WINDHOEK – An investigation has been mounted to look into allegations of bribery and fraudulent activities involving employment and training opportunities meant to benefit the ‘struggle kids’, since their first demonstration in 2008.
Information obtained by New Era this week indicate that a number of the ‘struggle kids’ who have been camping in the open in icy conditions in Windhoek, are registered as employees in various government ministries – and the Receiver of Revenue has been hunting them purportedly for failing to submit income tax returns.
It further came to light that certain opportunistic individuals within government ministries have been soliciting as much as N$600 per person from the ‘struggle kids’, ostensibly “to secure their place” for possible employment in various ministries.
Zulu Shitongeni, Chairperson of the Khomas Regional Council, confirmed the investigation to New Era. Shitongeni is expected to chair the investigation committee comprising representatives of the Namibia Exile Kids Association (NEKA) and officials from the Office of the Prime Minister.
The ministries to be investigated are Safety and Security, Health and Social Services, Environment and Tourism, and Defence, according to Shitongeni who is also the Swapo Party councillor for the Tobias Hainyeko Constituency in the Khomas Region.
“These are the most targeted ministries, where many struggle kids were posted but were never called to start work.
“It is impossible that someone was posted to start working, only to be told later that there is no work. Some of these kids have started receiving notices to pay [income] tax,” explained Shitongeni.
A particular case is that of 31-year-old Fransina Nangolo, who is among those who were relocated from the Swapo Party headquarters to the farm of the Ndilimani Cultural Group located in the vicinity of Brakwater, about 10 kilometres outside Windhoek.
According to the records at the Receiver of Revenue - the unemployed Nangolo is employed as a police officer at Otjiwarongo since 2010.
A sobbing Nangolo said she was never employed and has on numerous occasions visited the Ministry of Finance to explain her predicament.
However, her explanations have fallen on deaf ears. The Receiver of Revenue continues with the demand for payment of what is owed in overdue income taxes since the commencement date of Nangolo’s fictitious employment.
“I visited the Ministry of Finance to ask them why do I have to receive that letter if I am unemployed. They answered me saying that I am currently employed at Otjiwarongo in the Ministry of Safety and Security, which is not true,” explained Nangolo.
Nangolo admits that she did enter the police cadet training programme in 2010 but did not complete training due to her poor health at the time.
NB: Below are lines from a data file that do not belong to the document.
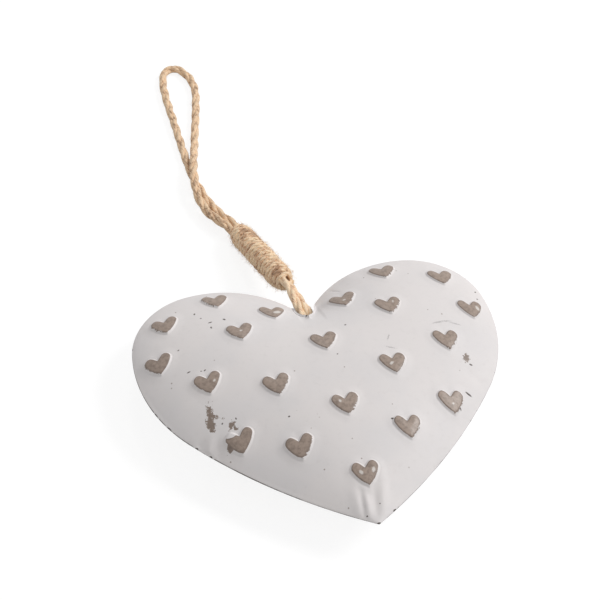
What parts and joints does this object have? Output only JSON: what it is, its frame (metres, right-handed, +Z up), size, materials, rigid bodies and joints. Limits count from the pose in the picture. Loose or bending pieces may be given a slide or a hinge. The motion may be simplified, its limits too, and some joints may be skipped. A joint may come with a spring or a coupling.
{
  "type": "hanging tin heart ornament",
  "caption": "Hollow puffed heart pressed from tin sheet, with small embossed hearts and a doubled jute hanging cord bound with twine.",
  "frame": {"origin": "on the surface that the heart lies on, under the middle of the heart's own box", "axes": "+Z up through the heart's depth, +Y from the tip to the cleft where the cord leaves, +X across the heart"},
  "size_m": [0.15, 0.2882, 0.0306],
  "materials": {
    "painted_tin": "aged off-white paint, taupe on the embossed hearts, satin",
    "solder": "dull soft solder",
    "jute_cord": "twisted natural jute",
    "jute_twine": "natural jute twine"
  },
  "bodies": {
    "heart": {"front_shell": "painted_tin", "back_shell": "painted_tin", "seam_solder": "solder", "stopper_knot": "jute_cord"},
    "neck": {"neck_legs": "jute_cord"},
    "hanger": {"bound_legs": "jute_cord", "whipping_twine": "jute_twine", "hanging_loop": "jute_cord"}
  },
  "joints": [
    {"name": "neck_swing", "type": "hinge", "parent": "heart", "child": "neck", "pos_m": [0, 0.0434, 0.01529], "axis": [1, 0, 0], "range_deg": [-90, 90]},
    {"name": "hanger_sway", "type": "hinge", "parent": "neck", "child": "hanger", "pos_m": [0, 0.0604, 0.01529], "axis": [0, 0, 1], "range_deg": [-65, 45]}
  ]
}
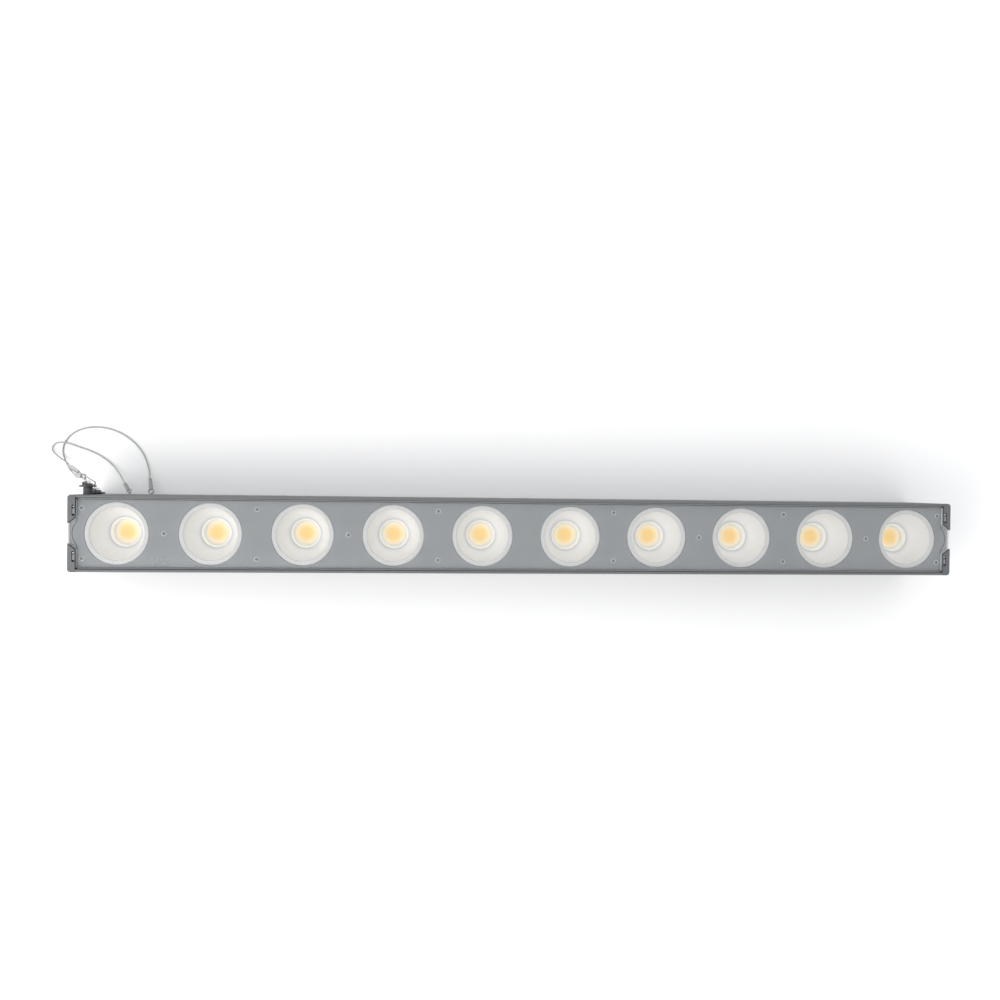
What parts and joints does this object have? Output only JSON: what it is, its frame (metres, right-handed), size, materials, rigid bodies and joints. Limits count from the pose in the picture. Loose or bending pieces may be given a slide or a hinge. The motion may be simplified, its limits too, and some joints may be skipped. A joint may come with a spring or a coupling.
{
  "type": "led strip batten",
  "caption": "Slim stage light batten with a row of deep white reflector cups behind a clear cover, and quick-release lock pins held by wire lanyards.",
  "frame": {"origin": "middle of the flat back, on the base rail's centre land", "axes": "+X along the batten, +Y towards the side with the lock pins, +Z out of the light openings"},
  "size_m": [1.0515, 0.1651, 0.1],
  "materials": {
    "body_grey": "satin grey powder coat",
    "rail_aluminium": "anodised",
    "cap_grey": "satin dark grey",
    "plate_grey": "matt grey",
    "cover_clear": "clear, polished edges",
    "seal_rubber": "matt",
    "sink_aluminium": "mill finish",
    "supply_case": "folded sheet",
    "board_green": "solder mask",
    "block_aluminium": "machined",
    "panel_black": "matt",
    "display_glass": "gloss",
    "power_blue": "moulded",
    "power_grey": "moulded",
    "data_black": "moulded",
    "cup_white": "matt off-white",
    "led_phosphor": "silicone over phosphor",
    "menu_button": "matt",
    "pin_black": "black oxide",
    "button_steel": "bright",
    "ring_steel": "bright",
    "rope_steel": "stranded wire",
    "ferrule_metal": "crimped",
    "staple_steel": "bright"
  },
  "bodies": {
    "root": {"base_rail": "rail_aluminium", "breather_vent": "panel_black", "clear_cover": "cover_clear", "cob_led_01": "led_phosphor", "cob_led_02": "led_phosphor", "cob_led_03": "led_phosphor", "cob_led_04": "led_phosphor", "cob_led_05": "led_phosphor", "cob_led_06": "led_phosphor", "cob_led_07": "led_phosphor", "cob_led_08": "led_phosphor", "cob_led_09": "led_phosphor", "cob_led_10": "led_phosphor", "control_board": "board_green", "cover_seal_lower": "seal_rubber", "cover_seal_upper": "seal_rubber", "data_inlet": "data_black", "data_outlet": "data_black", "display_window": "display_glass", "driver_board": "board_green", "end_cap_left": "cap_grey", "end_cap_right": "cap_grey", "face_plate": "plate_grey", "heat_sink": "sink_aluminium", "housing": "body_grey", "lanyard_lower": "rope_steel", "lanyard_staple_lower": "staple_steel", "lanyard_staple_upper": "staple_steel", "lanyard_upper": "rope_steel", "link_block_left": "block_aluminium", "link_block_right": "block_aluminium", "panel_fascia": "panel_black", "power_inlet": "power_blue", "power_outlet": "power_grey", "power_supply": "supply_case", "reflector_cup_01": "cup_white", "reflector_cup_02": "cup_white", "reflector_cup_03": "cup_white", "reflector_cup_04": "cup_white", "reflector_cup_05": "cup_white", "reflector_cup_06": "cup_white", "reflector_cup_07": "cup_white", "reflector_cup_08": "cup_white", "reflector_cup_09": "cup_white", "reflector_cup_10": "cup_white", "wall_ferrule_lower": "ferrule_metal", "wall_ferrule_upper": "ferrule_metal"},
    "pin_upper": {"lock_pin_upper": "pin_black", "split_ring_upper": "ring_steel", "pin_ferrule_upper": "ferrule_metal"},
    "button_upper": {"pin_button_upper": "button_steel"},
    "pin_lower": {"lock_pin_lower": "pin_black", "split_ring_lower": "ring_steel", "pin_ferrule_lower": "ferrule_metal"},
    "button_lower": {"pin_button_lower": "button_steel"},
    "menu_1": {"menu_button_1": "menu_button"},
    "menu_2": {"menu_button_2": "menu_button"},
    "menu_3": {"menu_button_3": "menu_button"},
    "menu_4": {"menu_button_4": "menu_button"}
  },
  "joints": [
    {"name": "pin_upper_pull", "type": "slide", "parent": "root", "child": "pin_upper", "axis": [0, 1, 0], "range_m": [-0.0075, 0.028], "deforming": ["lanyard_upper"]},
    {"name": "pin_upper_button", "type": "slide", "parent": "pin_upper", "child": "button_upper", "axis": [0, -1, 0], "range_m": [0, 0.0025], "stiffness_N_per_m": 400, "springref_m": -0.003},
    {"name": "pin_lower_pull", "type": "slide", "parent": "root", "child": "pin_lower", "axis": [0, 1, 0], "range_m": [0, 0.034], "deforming": ["lanyard_lower"]},
    {"name": "pin_lower_button", "type": "slide", "parent": "pin_lower", "child": "button_lower", "axis": [0, -1, 0], "range_m": [0, 0.0025], "stiffness_N_per_m": 400, "springref_m": -0.003},
    {"name": "menu_1_press", "type": "slide", "parent": "root", "child": "menu_1", "axis": [0, 1, 0], "range_m": [0, 0.0008], "stiffness_N_per_m": 600, "springref_m": -0.001},
    {"name": "menu_2_press", "type": "slide", "parent": "root", "child": "menu_2", "axis": [0, 1, 0], "range_m": [0, 0.0008], "stiffness_N_per_m": 600, "springref_m": -0.001},
    {"name": "menu_3_press", "type": "slide", "parent": "root", "child": "menu_3", "axis": [0, 1, 0], "range_m": [0, 0.0008], "stiffness_N_per_m": 600, "springref_m": -0.001},
    {"name": "menu_4_press", "type": "slide", "parent": "root", "child": "menu_4", "axis": [0, 1, 0], "range_m": [0, 0.0008], "stiffness_N_per_m": 600, "springref_m": -0.001}
  ]
}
She had just delivered when the training commenced and the rigorous physical training took its toll on her.
Training officials sent her packing to the Ministry of Youth, National Service, Sport and Culture with an explanatory letter of why she could not complete the training.
New Era has seen the letter in which the Ministry of Safety and Security requested the youth ministry to find alternative employment for Nangolo. Subsequently, Nangolo was asked to do a course in hospitality before she could be offered employment.
Upon completion of the hospitality training course at a private college she took her new qualification to the youth ministry, but she is yet to receive a response.
“We know there are [‘ghost’] people working on behalf of those of us who are receiving tax letters, while were are not working. Someone put them there while the Nangolos and others, who are the real people whose details are in the system, are suffering,” said one member of the group.
Shitongeni said the investigation will commence immediately after the relocation of the group to the farm at Brakwater. The information has also been brought to the attention of the police.